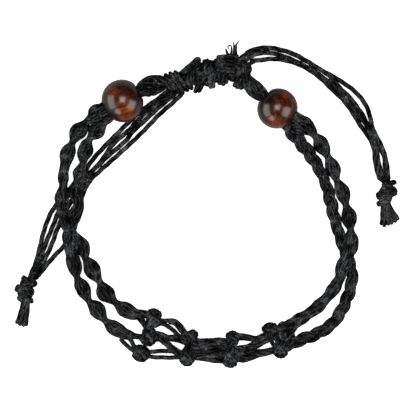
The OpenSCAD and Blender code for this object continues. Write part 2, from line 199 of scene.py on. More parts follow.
---
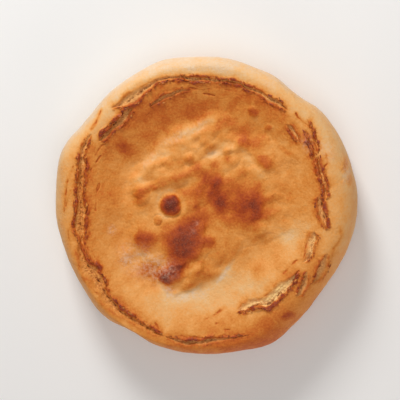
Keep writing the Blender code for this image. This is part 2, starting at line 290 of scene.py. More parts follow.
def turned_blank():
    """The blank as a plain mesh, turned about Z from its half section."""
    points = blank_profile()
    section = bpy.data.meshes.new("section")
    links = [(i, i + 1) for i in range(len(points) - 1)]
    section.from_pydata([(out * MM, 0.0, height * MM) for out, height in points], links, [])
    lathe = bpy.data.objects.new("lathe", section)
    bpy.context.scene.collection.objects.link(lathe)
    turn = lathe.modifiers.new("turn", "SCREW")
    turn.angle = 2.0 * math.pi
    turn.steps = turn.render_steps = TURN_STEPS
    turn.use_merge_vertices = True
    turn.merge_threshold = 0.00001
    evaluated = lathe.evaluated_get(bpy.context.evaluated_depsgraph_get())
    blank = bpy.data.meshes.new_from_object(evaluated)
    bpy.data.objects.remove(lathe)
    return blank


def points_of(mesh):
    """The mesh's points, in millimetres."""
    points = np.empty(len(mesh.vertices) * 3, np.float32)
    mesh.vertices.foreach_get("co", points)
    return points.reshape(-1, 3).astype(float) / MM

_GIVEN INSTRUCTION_
Extract the run of lines that opens with the line containing "Keep writing the" and closes with the line containing "return points.reshape(-1, 3).astype(float)"; reproduce it exactly and add nothing.

_ANSWER TO THIS EXERCISE_
Keep writing the Blender code for this image. This is part 2, starting at line 290 of scene.py. More parts follow.
def turned_blank():
    """The blank as a plain mesh, turned about Z from its half section."""
    points = blank_profile()
    section = bpy.data.meshes.new("section")
    links = [(i, i + 1) for i in range(len(points) - 1)]
    section.from_pydata([(out * MM, 0.0, height * MM) for out, height in points], links, [])
    lathe = bpy.data.objects.new("lathe", section)
    bpy.context.scene.collection.objects.link(lathe)
    turn = lathe.modifiers.new("turn", "SCREW")
    turn.angle = 2.0 * math.pi
    turn.steps = turn.render_steps = TURN_STEPS
    turn.use_merge_vertices = True
    turn.merge_threshold = 0.00001
    evaluated = lathe.evaluated_get(bpy.context.evaluated_depsgraph_get())
    blank = bpy.data.meshes.new_from_object(evaluated)
    bpy.data.objects.remove(lathe)
    return blank


def points_of(mesh):
    """The mesh's points, in millimetres."""
    points = np.empty(len(mesh.vertices) * 3, np.float32)
    mesh.vertices.foreach_get("co", points)
    return points.reshape(-1, 3).astype(float) / MM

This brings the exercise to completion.